15 When it was evening, the disciples approached him and said, “This is a deserted place and it is already late; dismiss the crowds so that they can go to the villages and buy food for themselves.”
16 [Jesus] said to them, “There is no need for them to go away; give them some food yourselves.”
17 But they said to him, “Five loaves and two fish are all we have here.”
18 Then he said, “Bring them here to me,”
19 and he ordered the crowds to sit down on the grass. Taking  the five loaves and the two fish, and looking up to heaven, he said the blessing, broke the loaves, and gave them to the disciples, who in turn gave them to the crowds.
20 They all ate and were satisfied, and they picked up the fragments left over—twelve wicker baskets full.
21 Those who ate were about five thousand men, not counting women and children.
- Matthew 14:13-21 N.A.B.

The sharp contrast between Herod’s banquet and Jesus’ banquet is clear. At Herod’s banquet there was resentment, arrogance, scheming, and murder. It took place in a royal court. At Jesus’ banquet there was healing, trust, and sharing.
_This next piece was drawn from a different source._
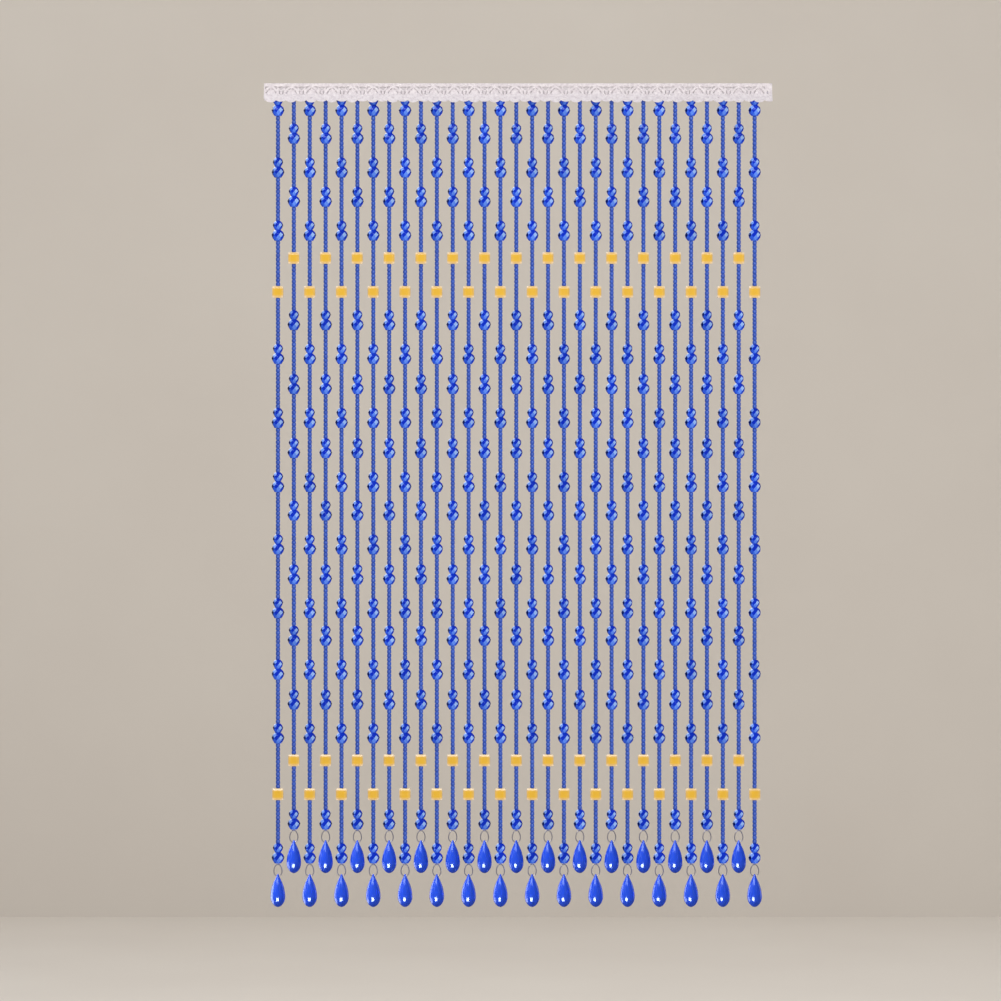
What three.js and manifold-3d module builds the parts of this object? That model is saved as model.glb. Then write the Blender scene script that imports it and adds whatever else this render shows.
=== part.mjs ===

It took place in a deserted location – like the wilderness in which ancient Israel was fed with manna and quail.

Reading that Jesus took the five loaves and the two fish, looked up to heaven, said the blessing, broke the loaves, and gave them to the disciples should remind us of his institution of the Eucharist at the Last Supper:

26 While they were eating, Jesus took bread, said the blessing, broke it, and giving it to his disciples said, “Take and eat; this is my body.” – Matthew 26:26 N.A.B.

We might also recall that Elisha, the Old Testament prophet, fed a hundred men with twenty loaves of barley and a few fresh ears of corn.

42 A man came from Baal-shalishah bringing the man of God twenty barely loaves made from the first fruits, and fresh grain in the ear. “Give it to the people to eat,” Elisha said.
43 But his servant objected, “How can I set this before a hundred men?” “Give it to the people to eat,” Elisha insisted. “For thus says the LORD, ‘They shall eat and there shall be some left over.’”
44 And when they had eaten, there was some left over, as the LORD had said.
- 2 Kings 4:42-44

There are some parallels between Jesus’ banquet and Elisha’s banquet, but the number of people fed by Jesus is much larger than those fed by Elisha, a sign of Jesus’ superiority.

Still, the multiplication of fish and loaves of bread should point us beyond the Last Supper and the institution of the Eucharist to one more banquet, to the kingdom of God pictured by the Old Testament prophet Isaiah.

6 On this mountain the LORD of hosts
     will provide for all peoples
A feast of rich food and choice wines,
     juicy, rich food and pure, choice wines. -
Isaiah 25:6 N.A.B.

Reflecting on the feeding of the Israelites in the wilderness with manna and quail, Elisha’s feeding of one hundred men with twenty barley loaves and a few ears of corn, Jesus’s multiplication of five loaves and two fish for five thousand men not counting women and children, and Jesus’ institution of the Holy Eucharist at the Last Supper to Isaiah’s vision of the kingdom of God as a heavenly feast gives us a way of linking our present day experience of sharing in the Eucharistic meal to its rich biblical background, and our future hopes as God’s people.

1 comment:

  1. Excellent Larry! Your comparisons are thought provoking! As always you break open these very familiar Gospel passages and I am enriched!